3. Oiling and Basic Upkeep
Pole saws still need proper chain lubrication and a quick check before use. A dry chain is noisy, slow, and wears the bar out fast, so treat oiling as part of setting up, same as checking PPE and a clear drop zone.
Shop DeWalt Pole Saws at ITS
Whether you need a DeWalt pole saw for regular grounds maintenance or a DeWalt long reach pruner for occasional clearance work, we stock the range so you can pick the right setup for the job. It is all held in our own warehouse, in stock and ready for next day delivery.
DeWalt Pole Saw FAQs
What is the maximum reach of a DeWalt pole saw?
It depends on the exact model and whether it is fixed or telescopic, because the pole length is what sets your working height. Check the product spec for maximum length, then allow extra for your own height and the fact you need control at full extension, not just raw reach.
Do DeWalt pole saws need oil?
Yes, they need chain oil for the bar and chain, same as any chainsaw. Running it dry will slow the cut, overheat the bar, and chew through the chain, so keep the oil topped up and check you are getting lubrication before you start pruning properly.
Is a DeWalt pole saw actually safer than using a ladder and a saw?
For most pruning jobs, yes, because you are working from the ground with both feet planted and you are not trying to cut while balancing.

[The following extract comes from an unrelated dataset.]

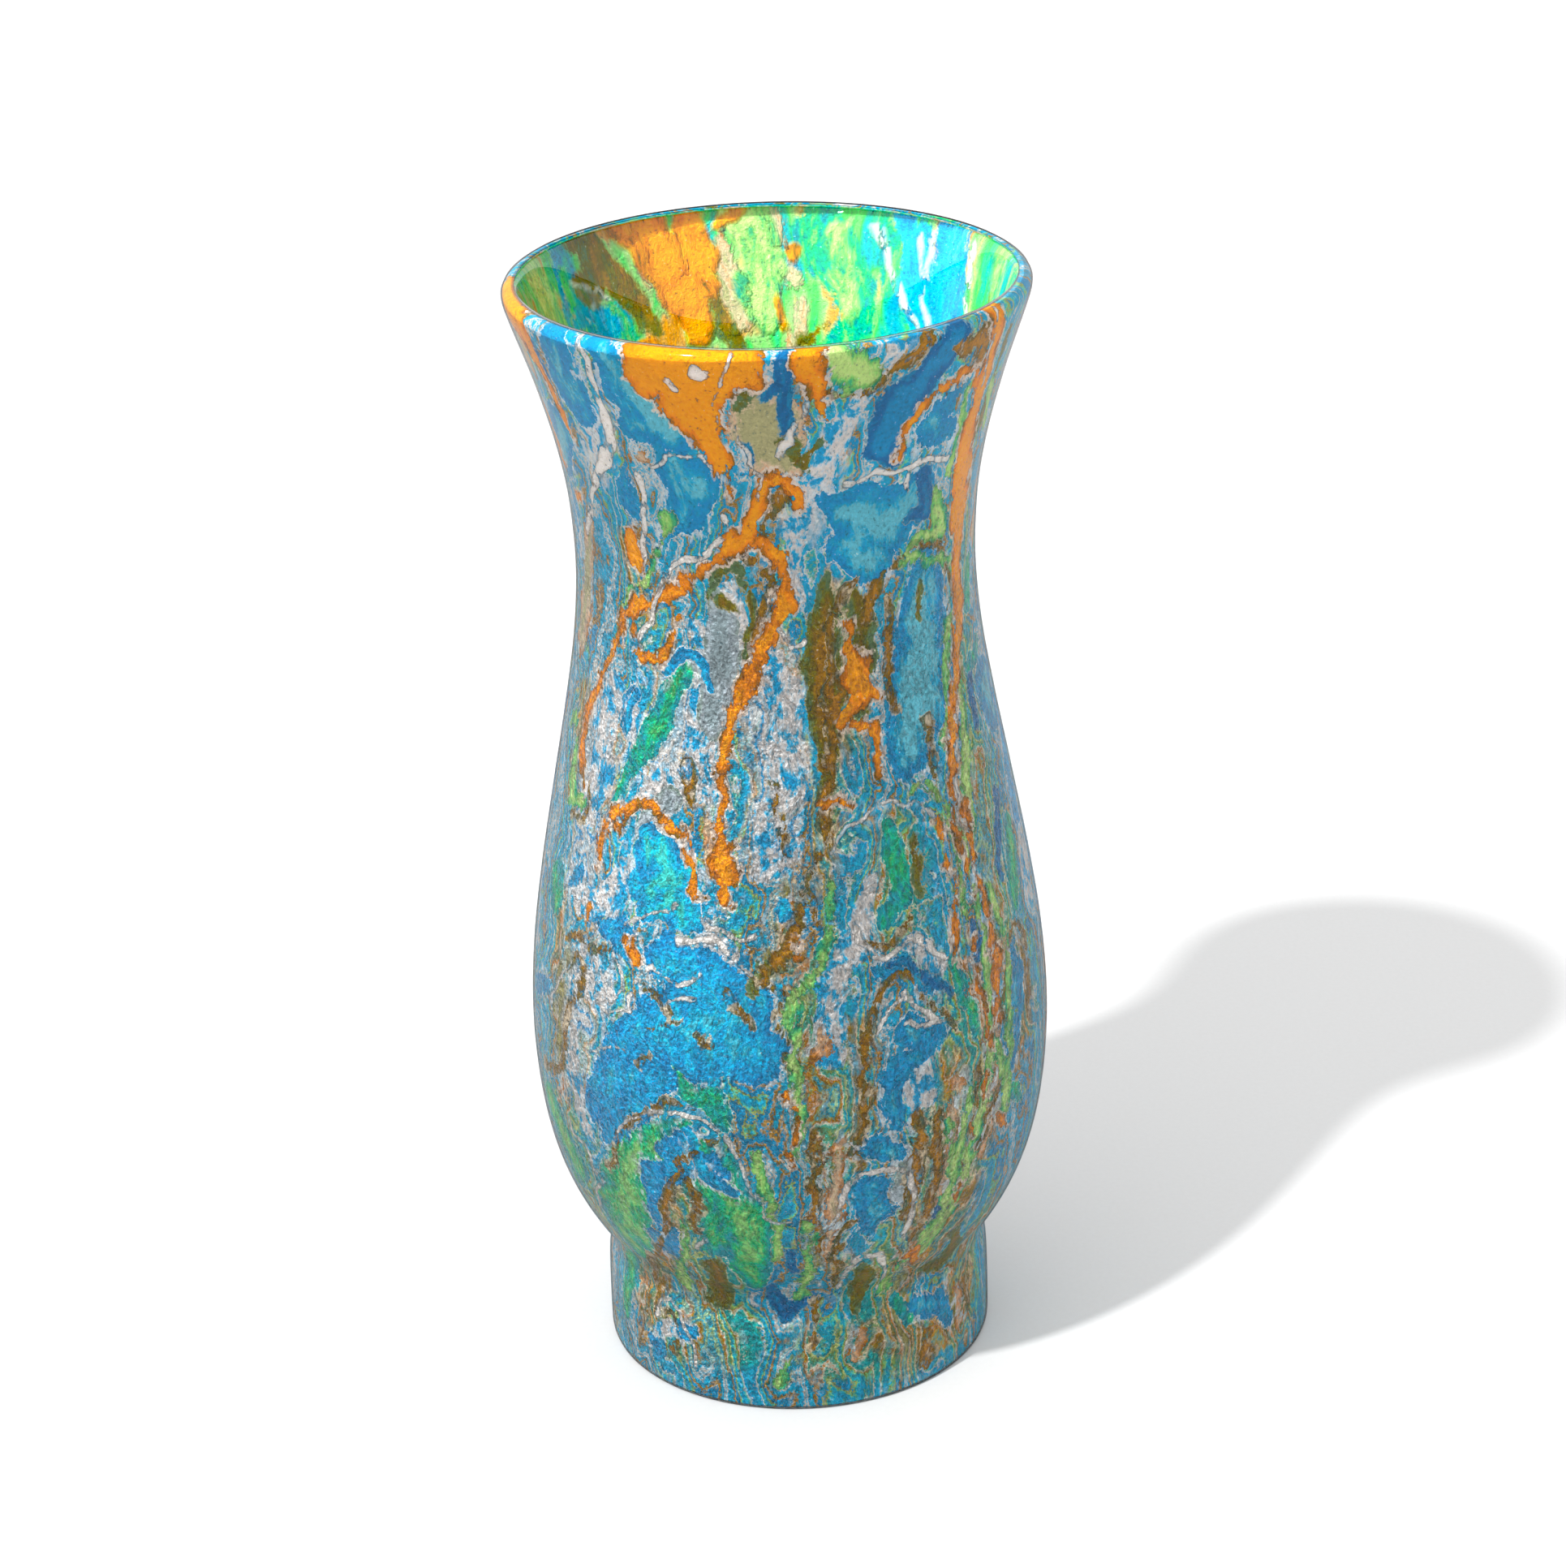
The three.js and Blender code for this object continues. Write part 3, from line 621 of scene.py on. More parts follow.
def strewn_run(draw, turn, height, width, length):
    """A run of paint that drips from a place, or one in eight times an arch over it."""
    if draw.random() < 1 / 8:
        reach = draw.uniform(5, 10)
        bends = math.pi * np.linspace(-0.15, 1.15, 8)
        return [(turn + reach * math.cos(b), height + 1.3 * reach * math.sin(b), width * 0.7) for b in bends]
    drift = draw.uniform(-12, 12)
    return [(turn + drift * t + draw.uniform(-2, 2), max(4, height - length * t),
             width * draw.uniform(0.3, 1.3)) for t in np.linspace(0, 1, 6)]


def strewn_outside():
    """More runs of the same paints on the far side, strewn by a seeded draw."""
    draw = np.random.default_rng(OUTSIDE_SEED)
    runs = {}
    for paint, (count, thin, fat, length) in STREWN_OUTSIDE.items():
        runs[paint] = [strewn_run(draw, draw.uniform(84, 276), draw.uniform(14, 230),
                                  draw.uniform(thin, fat), length) for _ in range(count)]
    return runs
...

It is still a chainsaw on a stick though, so you need a clear drop zone and you should not cut above shoulder height if you cannot control the head.
Will a DeWalt telescopic chainsaw handle thick branches?
It will handle sensible limb sizes for pruning, but it is not a replacement for a full chainsaw on big timber. If you are regularly into thicker, heavier branches, you will work faster and get cleaner results with the right size saw, rather than forcing a pole saw and fighting the weight at full reach.
What is the main thing that slows a pole saw down on site?
A blunt chain and poor chain tension, every time. Keep the chain sharp, set the tension properly, and do not pinch the bar by letting the branch sag onto the cut, because that is when you end up wrestling it instead of cutting clean.